The truth is simple: High-tax states are the past. Low-tax states are the future. Which side of history do you want your bank account to be on?

Top 4 FAQs

1. Is the “0% State Income Tax” in places like Florida and Texas actually a scam hidden by other fees?

It’s not a scam, but it is a trade-off. While you save 5-13% on your paycheck, these states have to keep the lights on somehow. Texas has notoriously high property taxes, and Florida relies heavily on sales tax and tourism levies.

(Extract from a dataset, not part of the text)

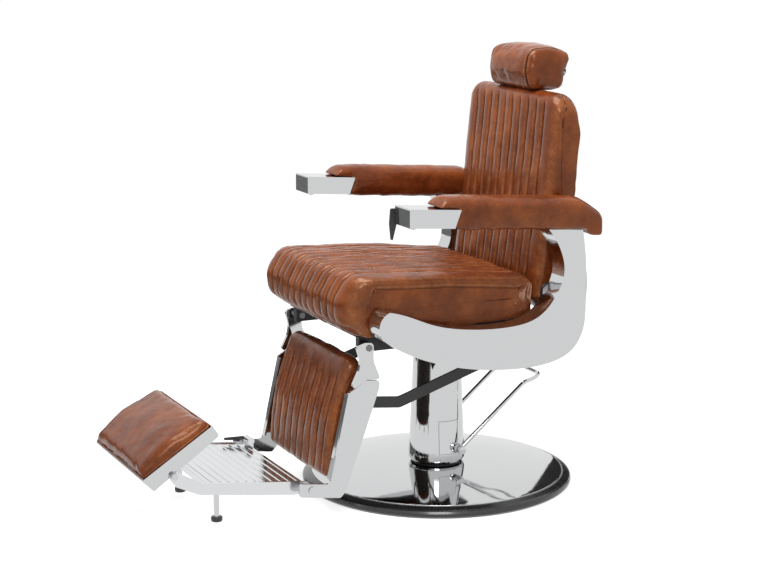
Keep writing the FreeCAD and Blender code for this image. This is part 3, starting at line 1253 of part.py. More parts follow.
def build_foot_plate():
    axis_y, axis_z = size("foot_hinge_back"), size("foot_hinge_height")
    front, front_z = size("foot_plate_front"), size("foot_plate_front_height")
    rear, rear_z = size("foot_plate_rear"), size("foot_plate_rear_height")
    inside, gauge = size("foot_rail_inside"), size("foot_rail_gauge")
    outside = inside + gauge
    pad_y, pad_z = size("pad_pivot_back"), size("pad_pivot_height")
    running = size("running_gap")
    rail_outline = rounded_wire([
        (axis_y + 12, axis_z - 12, 10),
        (axis_y + 12, axis_z + 13, 10),
        (front - 12, front_z + 3, 20),
        (pad_y + 8, pad_z + 9, 5),
        (pad_y - 15, pad_z - 3, 8),
        (pad_y + 4, pad_z - 26, 8),
        (front - 20, front_z - 24, 20),
        (rear - 28, rear_z - 27, 30),
    ], 0)
    rail = slab(rail_outline, inside, outside)
    rail = rail.cut(pin_along_x(size("foot_pin_radius") + running, inside - 1, outside + 1, axis_y, axis_z))
    rail = rail.cut(pin_along_x(size("pad_bolt_radius") + running, inside - 1, outside + 1, pad_y, pad_z))
    slope = (front_z - rear_z) / (front - rear)
    thickness = size("foot_plate_gauge")

    def top_at(y):
        return rear_z + slope * (y - rear)

    sheet_outline = rounded_wire([
        (rear, rear_z - thickness, 0.5), (rear, rear_z, 0.5), (front, front_z, 0.5),
        (front, front_z - thickness, 0.5)], 0)
    deck = slab(sheet_outline, -inside, inside)
    half_rib, rise = size("rib_width") / 2, size("rib_height")
    rib_half_length = inside - size("rib_margin")
    ribs = []
    for i in range(int(size("rib_count"))):
        y = rear - 12 - size("rib_pitch") * i
        crest = Part.Arc(vector(-rib_half_length, y - half_rib, top_at(y - half_rib)),
                         vector(-rib_half_length, y, top_at(y) + rise),
                         vector(-rib_half_length, y + half_rib, top_at(y + half_rib))).toShape()
        flat = Part.makeLine(vector(-rib_half_length, y + half_rib, top_at(y + half_rib)),
                             vector(-rib_half_length, y - half_rib, top_at(y - half_rib)))
        ribs.append(Part.Face(Part.Wire([crest, flat])).extrude(vector(2 * rib_half_length, 0, 0)))
    hem_outline = rounded_wire([
        (front + 8, top_at(front + 8) - 20, 1), (front + 8, top_at(front + 8) - 1, 1),
        (front + 4, top_at(front + 4) - 1, 1), (front + 4, top_at(front + 4) - 20, 1)], 0)
    hem = slab(hem_outline, -inside, inside)
    deck = deck.fuse([rail, rail.mirror(vector(0, 0, 0), vector(1, 0, 0)), hem] + ribs).removeSplitter()
    keep(shaped("foot_plate_weldment", deck), "foot_plate")

    bolt = pin_along_x(size("foot_pin_radius"), inside - 6, size("post_inside") + size("post_gauge") + 3,
                       axis_y, axis_z)
    bush = pin_along_x(size("foot_pin_radius") + 5, outside + 0.5, size("post_inside") - 0.5, axis_y, axis_z)
    head = pin_along_x(size("foot_pin_radius") + 4, size("post_inside") + size("post_gauge") + 0.5,
                       size("post_inside") + size("post_gauge") + 4, axis_y, axis_z)
    keep(shaped("foot_bolt_pair", both_sides(bolt.fuse([bush, head]).removeSplitter())), "foot_plate_bolts")

    peg_y, offset = size("peg_back"), size("peg_offset")
    ground, foot_height = size("peg_ground_gap"), size("peg_foot_height")
    rods, feet = [], []
    for side in SIDES.values():
        rod_top = top_at(peg_y) - thickness - 2 * size("peg_radius") * abs(slope) - 0.1
        rod = Part.makeCylinder(size("peg_radius"), rod_top - ground - foot_height,
                                vector(side * offset, peg_y, ground + foot_height))
        flange = Part.makeCylinder(size("peg_radius") * 2, 3, vector(side * offset, peg_y, rod_top - 4))
        rods.append(rod.fuse(flange).removeSplitter())
        foot = Part.makeCylinder(size("peg_foot_radius"), foot_height, vector(side * offset, peg_y, ground))
        feet.append(foot.makeFillet(3, foot.Edges[0:1] + foot.Edges[2:3]))
    keep(shaped("peg_pair", Part.makeCompound(rods)), "support_pegs")
    keep(shaped("peg_foot_pair", Part.makeCompound(feet)), "peg_feet")

    latch_y, latch_z, latch_x = size("latch_back"), size("latch_height"), size("latch_offset")
    barrel = pin_along_x(9, latch_x - 12, latch_x + 22, latch_y, latch_z)
    pin_room = pin_along_x(3 + running, latch_x - 13, latch_x + 14, latch_y, latch_z)
    stand = Part.makeBox(30, 12, latch_z - top_at(latch_y - 6) + 0.6,
                         vector(latch_x - 10, latch_y - 6, top_at(latch_y - 6) - 0.6))
    stand = stand.cut(deck)
    keep(shaped("latch_barrel_body", barrel.fuse(stand).cut(pin_room).removeSplitter()), "latch_barrel")
    lever_outline = rounded_wire([
        (latch_y + 5, latch_z + 5, 4), (latch_y - 60, latch_z + 7, 2), (latch_y - 60, latch_z + 1, 2),
        (latch_y + 5, latch_z - 5, 4)], 0)
    lever = slab(lever_outline, latch_x - 19, latch_x - 13)
    lever_pin = pin_along_x(3, latch_x - 14, latch_x + 12, latch_y, latch_z)
    keep(shaped("latch_lever_body", lever.fuse(lever_pin).removeSplitter()), "latch_lever")


# The foot pad: chrome tray and leather cushion that flip over about the front of the rails.

def build_foot_pad():
    axis_y, axis_z = size("pad_pivot_back"), size("pad_pivot_height")
    slope = math.radians(size("pad_slope"))
    ahead, length = size("pad_ahead"), size("pad_length")
    top, depth, gauge = size("tray_top"), size("tray_depth"), size("tray_gauge")
    half = size("pad_half_width")

    def on_slope(along, above):
        """A point of the pad, from its distance along the slope and square to it."""
        return (axis_y + along * math.cos(slope) - above * math.sin(slope),
                axis_z + along * math.sin(slope) + above * math.cos(slope))

    start, end = -ahead + 8, length - ahead + 8
    tray_corners = [
        on_slope(start + 8, top - depth - 6) + (6,),
        on_slope(end, top - depth + 2) + (6,),
        on_slope(end, top) + (2,),
        on_slope(start, top) + (2,),
    ]
    tray = slab(rounded_wire(tray_corners, 0), -half, half)
    well_corners = [
        on_slope(start + gauge, top - depth + gauge + 3) + (4,),
        on_slope(end - gauge, top - depth + gauge + 5) + (4,),
        on_slope(end - gauge, top + 9) + (1,),
        on_slope(start + gauge, top + 9) + (1,),
    ]
    well = slab(rounded_wire(well_corners, 0), -half + gauge, half - gauge)
    tray = tray.cut(well)
    bolt_room = pin_along_x(size("pad_bolt_radius"), -half - 1, half + 1, axis_y, axis_z)
    tray = tray.cut(bolt_room)
    keep(shaped("tray_shell", tray), "foot_pad_tray")

    bolt = pin_along_x(size("pad_bolt_radius"), half - 6, size("foot_rail_inside") + size("foot_rail_gauge")
                       + 1, axis_y, axis_z)
    head = pin_along_x(size("pad_bolt_radius") + 3, size("foot_rail_inside") + size("foot_rail_gauge") + 0.5,
                       size("foot_rail_inside") + size("foot_rail_gauge") + 3.5, axis_y, axis_z)
    keep(shaped("pad_bolt_pair", both_sides(bolt.fuse(head).removeSplitter())), "foot_pad_bolts")

    crown = size("pad_crown")
    gap = size("seat_gap")
    corners = [
        on_slope(start + gauge + 1, top - depth + gauge + 5) + (4,),
        on_slope(end - gauge - 1, top - depth + gauge + 6.5) + (4,),
        on_slope(end - gauge - 1, top + crown * 0.75) + (18,),
        on_slope((start + end) / 2, top + crown * 1.18) + (160,),
        on_slope(start + gauge + 1, top + crown * 0.75) + (18,),
    ]
    shares = [0, 0.3, 1, 1, 0.3]
    inner_half = half - gauge - gap
    stations = [(-inner_half, 17), (-inner_half + 4, 9), (-inner_half + 16, 4), (-inner_half * 0.5, 0.8),
                (0, 0), (inner_half * 0.5, 0.8), (inner_half - 16, 4), (inner_half - 4, 9), (inner_half, 17)]
    form = cushion(corners, shares, stations)
    pin_room = pin_along_x(size("pad_bolt_radius") + 1, -half - 1, half + 1, axis_y, axis_z)
    keep(shaped("foot_pad_form", form.cut(pin_room)), "foot_pad_cushion")


build_base()
build_column()
build_lever()
build_carrier()
build_side_panels()
build_seat_cushion()
build_back()
build_gas_spring()
build_headrest()
build_armrests()
build_leg_rest()
build_foot_plate()
build_foot_pad()
doc.recompute()

for thing in doc.Objects:
    if "Invalid" in thing.State or "Error" in thing.State:
        raise RuntimeError("%s did not build: %s" % (thing.Name, thing.State))
broken = [thing.Label for thing in PARTS
          if thing.Shape.isNull() or not thing.Shape.isValid() or not thing.Shape.Solids]
if broken:
    raise RuntimeError("no valid solid: " + ", ".join(broken))

os.makedirs("parts", exist_ok=True)
for thing in PARTS:
    thing.Shape.exportStep("parts/%s.step" % thing.Label)
    print("%-20s %d solids, %.0f cm3" % (thing.Label, len(thing.Shape.Solids), thing.Shape.Volume / 1000))
print(len(PARTS), "sub-parts")
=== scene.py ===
# %% [markdown]
# # A hydraulic barber chair in leather and chrome
#
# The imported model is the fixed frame: every metal part is already there, in metres, with +Z up and the
# chair facing -Y. This lesson lights it, gives each part its finish, and replaces the plain cushions with
# sewn leather ones.

# %% Load the frame
import json
import math
import bmesh
import bpy
import numpy as np
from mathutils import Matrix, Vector, noise


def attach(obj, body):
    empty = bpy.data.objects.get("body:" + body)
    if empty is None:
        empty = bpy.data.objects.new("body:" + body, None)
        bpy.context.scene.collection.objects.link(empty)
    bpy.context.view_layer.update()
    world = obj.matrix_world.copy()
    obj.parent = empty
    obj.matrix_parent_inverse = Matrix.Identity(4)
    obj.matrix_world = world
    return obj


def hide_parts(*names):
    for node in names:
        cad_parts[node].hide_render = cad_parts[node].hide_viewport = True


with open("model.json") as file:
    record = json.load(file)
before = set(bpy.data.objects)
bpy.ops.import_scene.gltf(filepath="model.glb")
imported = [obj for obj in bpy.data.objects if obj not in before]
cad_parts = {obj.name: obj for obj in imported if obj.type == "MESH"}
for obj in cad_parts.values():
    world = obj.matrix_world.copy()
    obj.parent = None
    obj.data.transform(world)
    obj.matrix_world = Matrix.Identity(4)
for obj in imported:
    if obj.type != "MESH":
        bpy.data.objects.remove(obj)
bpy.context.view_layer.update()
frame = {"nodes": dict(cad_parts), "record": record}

# %% [markdown]
# ## The camera
#
# The photograph was taken from the front left of the chair with a long lens. The place and the lens
# below reproduce its frame. A camera looks along its own -Z, so its turn is built from that direction.

# %% Camera
CAMERA_PLACE = Vector((4.1863, -2.1801, 1.4732))
CAMERA_AZIMUTH = math.radians(64.153)
CAMERA_ELEVATION = math.radians(11.604)
SENSOR_WIDTH = 36.0
FOCAL_LENGTH = 1876.5 / 768 * SENSOR_WIDTH

scene = bpy.context.scene
camera = bpy.data.objects.new("camera", bpy.data.cameras.new("camera"))
scene.collection.objects.link(camera)
camera.data.sensor_width = SENSOR_WIDTH
camera.data.lens = FOCAL_LENGTH
camera.location = CAMERA_PLACE
level = math.cos(CAMERA_ELEVATION)
looking = Vector((-math.sin(CAMERA_AZIMUTH) * level, math.cos(CAMERA_AZIMUTH) * level,
                  -math.sin(CAMERA_ELEVATION)))
camera.rotation_mode = "QUATERNION"
camera.rotation_quaternion = looking.to_track_quat("-Z", "Y")
scene.camera = camera
scene.view_settings.view_transform = "Standard"
print("lens %.2f mm" % camera.data.lens)

# %% [markdown]
# ## The studio
#
# A product picture like this one is lit by wide soft boxes over a white sweep. The lamps light the leather
# at a plain level. The white background is only what the camera, the mirrors and glass see: the world's
# Light Path says which ray is asking. Dark cards out of view give the chrome something black to reflect.

# %% Nodes for a material or the world
def node(tree, kind, **settings):
    """A shader node with its named inputs and properties set."""
    made = tree.nodes.new("ShaderNode" + kind)
    for name, setting in settings.items():
        if hasattr(made, name):
            setattr(made, name, setting)
        else:
            made.inputs[name.replace("_", " ")].default_value = setting
    return made


def join(tree, *chain):
    """Links (node, output) to (node, input), pair after pair."""
    for (from_node, output), (to_node, socket) in zip(chain[::2], chain[1::2]):
        tree.links.new(from_node.outputs[output], to_node.inputs[socket])


# %% World
AMBIENT = 0.30
world = bpy.data.worlds.new("studio")
scene.world = world
world.use_nodes = True
tree = world.node_tree
tree.nodes.clear()
rays = node(tree, "LightPath")
seen = node(tree, "Math", operation="MAXIMUM")
seen_more = node(tree, "Math", operation="MAXIMUM")
join(tree, (rays, "Is Camera Ray"), (seen, 0), (rays, "Is Glossy Ray"), (seen, 1),
     (seen, 0), (seen_more, 0), (rays, "Is Transmission Ray"), (seen_more, 1))
ambient = node(tree, "Background", Color=(1, 1, 1, 1), Strength=AMBIENT)
backdrop = node(tree, "Background", Color=(1, 1, 1, 1), Strength=1.0)
choice = node(tree, "MixShader")
output = node(tree, "OutputWorld")
join(tree, (seen_more, 0), (choice, 0), (ambient, 0), (choice, 1), (backdrop, 0), (choice, 2),
     (choice, 0), (output, 0))
print("world: ambient", AMBIENT)

# %% Floor
FLOOR_REACH = 30.0
FLOOR_WHITE = 0.80
FLOOR_LIFT = 0.76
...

However, for a high-earner, the math almost always wins: property and sales taxes are consumption-based and controllable; income tax is a mandatory penalty on your productivity.

2. If I work remotely for a California company but live in a 0% tax state like Nevada, who gets my money?

In 2026, the “Situs” of work is the ultimate battleground. Generally, you pay tax where your physical body is located. If you are a bona fide resident of Nevada, California’s 13.3% grab ends at the border. Warning: High-tax states are getting aggressive with “residency audits.” If you keep your beach house in Malibu and your heart in Vegas, the FTB (Franchise Tax Board) will hunt you down like a bounty hunter.

3. Why are some states like Arizona (2.5%) and North Dakota (2.5%) dropping their rates so low?

It’s called Economic Poaching. These states realized they can’t compete with the cultural gravity of NYC or LA, so they compete on Price. By dropping to a near-flat 2.5%, they attract the “Wealth Creators”—the engineers, the small biz owners, and the remote VPs—who are tired of being the “ATM” for mismanaged coastal budgets. It’s a land grab for the 21st-century tax base.

4. I’m a middle-class earner ($75k-$100k); does moving really make a difference for me?

Absolutely. On a $100k salary, moving from Oregon (9.9%) to Washington (0%) puts nearly $10,000 back in your pocket every single year. Over 10 years, invested at a modest 7%, that’s a $140,000 difference in your net worth. For the middle class, state tax isn’t just a bill; it’s the biggest obstacle to your retirement.